Dairy farming is the most important agriculture practiced near large urban areas in developed countries. Ranching is adapted to semiarid or arid land and is practiced in developed countries where the vegetation is too sparse and soil too poor to support crops.
Ranching is the commercial grazing of livestock over an extensive area. Commercial ranching is conducted in several developed countries besides the United States and, increasingly, in developing countries. For example, the interior of Australia was opened for grazing in the nineteenth century, although sheep are more common there than cattle.
China is the leading producer of meat, ahead of the United States, and Brazil is third (Figure 9-45). China passed the United States as the world’s leading meat producer in 1990 and now produces twice as much. In South America, a large portion of the pampas of Argentina, southern Brazil, and Uruguay is devoted to grazing cattle and sheep. The cattle industry grew rapidly in Argentina in part because the land devoted to ranching was relatively accessible to the ocean, making it possible for meat to be transported to overseas markets.
Meat Production, 2016
China is now the largest meat producer.
The growth in ranching has been in developing countries. Developed countries were responsible for only one-third of world meat production in 2017, compared to two-thirds in 1980.
Ranching: Feed Lot
Beef cattle fatten in a feed lot in Durango, Mexico.
Meanwhile, due to the spread of irrigation techniques and hardier crops, land in the United States has been converted from ranching to crop growing. Ranching generates lower income per area of land, although it has lower operating costs. Cattle are still raised on ranches but are frequently sent for fattening to farms or to local feed lots along major railroad and highway routes rather than directly to meat processors.
What are the two most important ranched animals, according to Figure 9-45?
A dairy farm specializes in the production of milk and other dairy products. Because milk is highly perishable, dairy farms must be closer to their markets than other products. The ring surrounding a city from which milk can be supplied without spoiling is known as the milkshed.
Traditionally most milk was produced and consumed in developed countries. However, the share of the world’s dairy farming conducted in developing countries has risen dramatically in recent years. Rising incomes permit urban residents to buy more milk products. Dairy farmers, like other commercial farmers, usually do not sell their products directly to consumers. Instead, they generally sell milk to wholesalers, who distribute it in turn to retailers. Retailers then sell milk to consumers in shops or at home. Farmers also sell milk to butter and cheese manufacturers.
Milk Production, 2016
The United States is the largest milk producer, followed by India.
The choice of product varies within the U.S. dairy region, depending on whether the farms are within the milkshed of a large urban area. In general, the farther the farm is from large urban concentrations, the smaller is the percentage of output devoted to fresh milk. Farms located farther from consumers are more likely to sell their output to processors who make butter, cheese, or dried, evaporated, and condensed milk. The reason is that these products keep fresh longer than milk does and therefore can be safely shipped from remote farms.

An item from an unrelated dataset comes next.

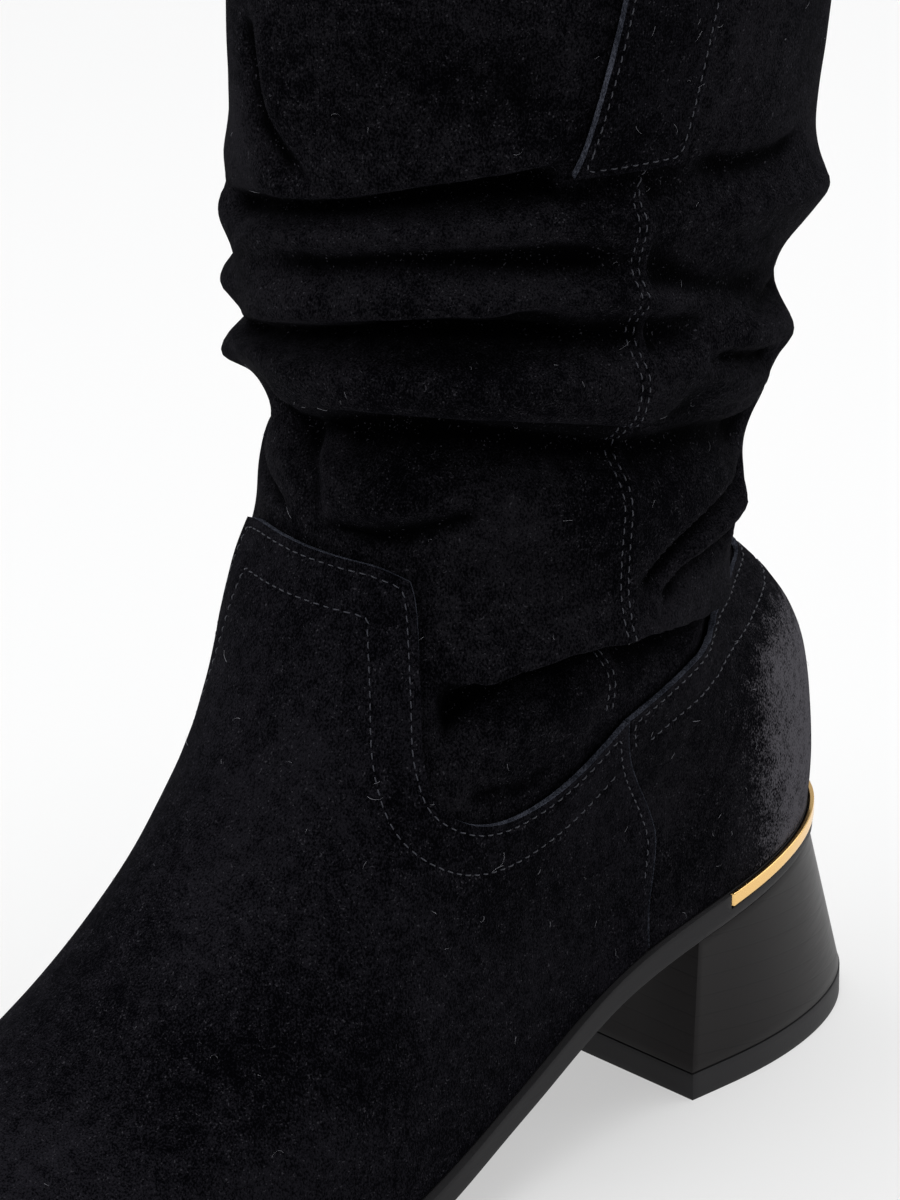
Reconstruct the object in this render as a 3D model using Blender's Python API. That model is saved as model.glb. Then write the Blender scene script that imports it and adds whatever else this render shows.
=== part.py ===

In the East, virtually all milk is sold to consumers living in New York, Philadelphia, Boston, and the other large urban areas. Farther west, most milk is processed into cheese and butter. Most of the milk in Wisconsin is processed, for example, compared to only 5 percent in Pennsylvania. The proximity of northeastern farmers to several large markets accounts for these regional differences. Countries likewise tend to specialize in certain products. New Zealand, the world’s largest per capita producer of dairy products, devotes about 5 percent to liquid milk, compared to more than 50 percent in the United Kingdom. New Zealand farmers do not sell much liquid milk, because the country is too far from North America and Northwest Europe, the two largest relatively wealthy population concentrations.
Dairying
Milking cows, Hampshire, United Kingdom.
Like other commercial farmers, dairy farmers face economic difficulties because of declining revenues and rising costs. Dairy farmers who have quit most often cite lack of profitability and excessive workload as reasons for getting out of the business. Distinctive features of dairy farming have exacerbated the economic difficulties:
Labor-intensive. Cows must be milked twice a day, every day; although the actual milking can be done by machines, dairy farming nonetheless requires constant attention throughout the year.
Winter Feed. Dairy farmers face the expense of feeding the cows in the winter, when they may be unable to graze on grass. In Northwest Europe and in the Northeastern United States, farmers generally purchase hay or grain for winter feed. In the western part of the U.S. dairy region, crops are more likely to be grown in the summer and stored for winter feed on the same farm.